Es heisst kurz zuvor: "Es waren aber einige Griechen unter denen, die hinaufzogen, um am Fest teilzunehmen. Die traten nun an Philippus heran, der aus Betsaida in Galiläa war, und baten ihn: Herr, wir möchten Jesus sehen."

Die Touristen und Händler wollen Jesus sehen. Was sie sich genau erhofften und vorstellten, wissen wir nicht. Aber mit dem Begriff "Griechen" ist die grosse und weite Welt gemeint. Mit den Griechen treten nicht einfach römische Besatzer neben den Juden auf, sondern Menschen von Format und Weltläufigkeit. Nicht nur der innere jüdische Zirkel interessiert sich für diesen Jesus, sondern plötzlich auch die Welt. Die Öffentlichkeit. Doch Jesus reagiert reserviert. Man kann ihn verstehen. Einerseits gilt seine Botschaft dem Gottesvolk. Andererseits spricht er davon, dass nun die Stunde komme, in der der Menschensohn verherrlicht würde und offenbar werde vor der Welt. Grenzen werden gesprengt - die Botschaft Jesu und von Gottes Handeln dringt über den ersten Kreist der jüdischen Welt hinaus.

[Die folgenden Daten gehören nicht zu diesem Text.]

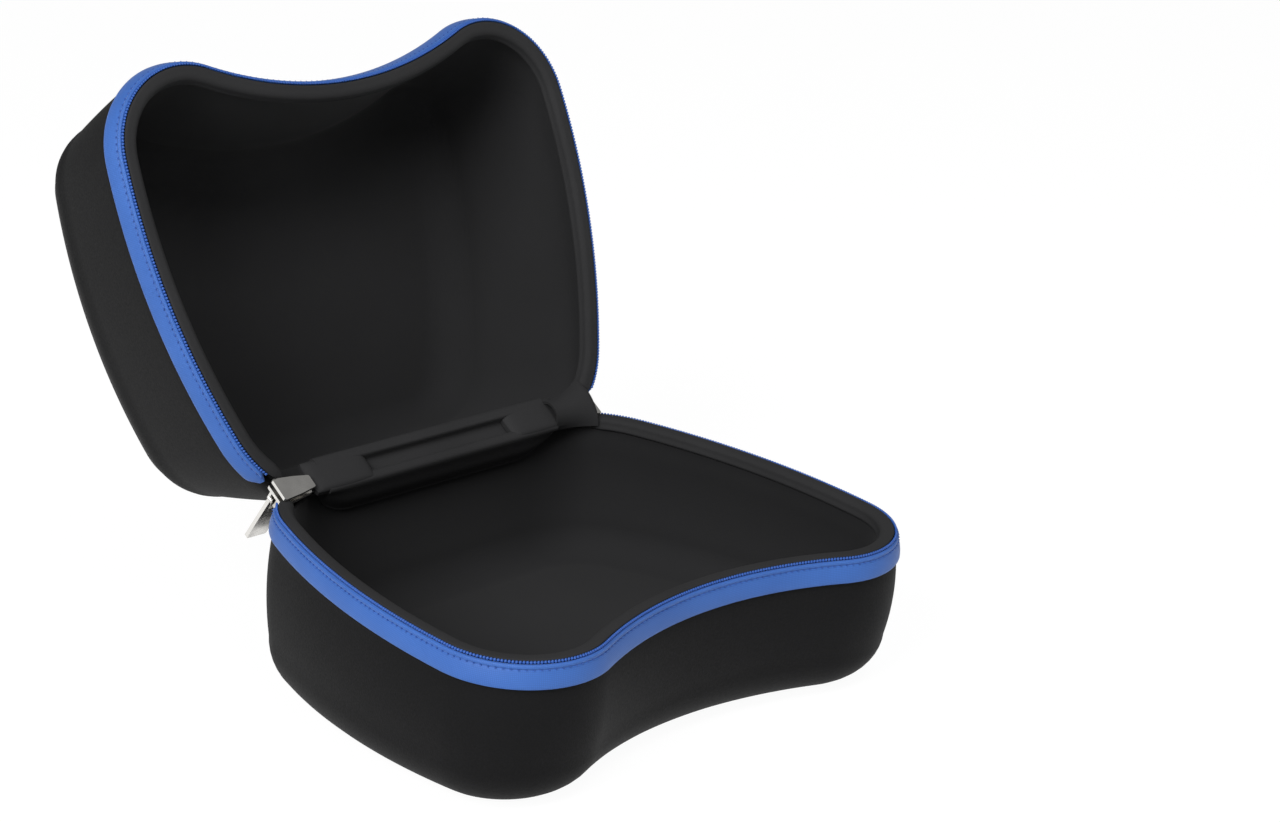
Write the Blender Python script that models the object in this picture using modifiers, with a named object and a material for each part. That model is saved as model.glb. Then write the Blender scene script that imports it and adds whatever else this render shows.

In diesem Zusammenhang hat das Wort vom Weizenkorn seine Bedeutungskraft. Gewiss spricht Jesus von seinem eigenen Tod und Sterben. Doch darüber hinaus geht es besonders um die Offenbarung für die Welt: Aus dem Weizenkorn entsteht ein ganzes Ährenfeld. Die Wahrheit Gottes verteilt sich in der Welt, sie breitet sich aus. Sie wird offensichtlich.

Das war eine Sprache und eine Weltsicht, die gerade auch die Griechen verstanden. Der geistige Same, der gestreut wird, ist hellenistische Philosophie. Wenn Johannes in seinem Evangelium vom Logos, vom Wort spricht, so meint er das Wort, das in die Welt hinaus geht und Menschen verändert.

Jesu Sterben und seine Auferstehung als Gottessohn soll - so Johannes, der die hellenistische griechische Philosophie wie kein anderer biblischer Autor kannte und verstand - die Welt als Botschaft verändern. Und dazu gehört auch die Gegenthese, dass das sich Klammern an der vorfindlichen Welt kaum Rettung sein kann. Versprochen ist dem Christen das ewige Leben und Zeuge dafür ist die Auferstehung Jesu.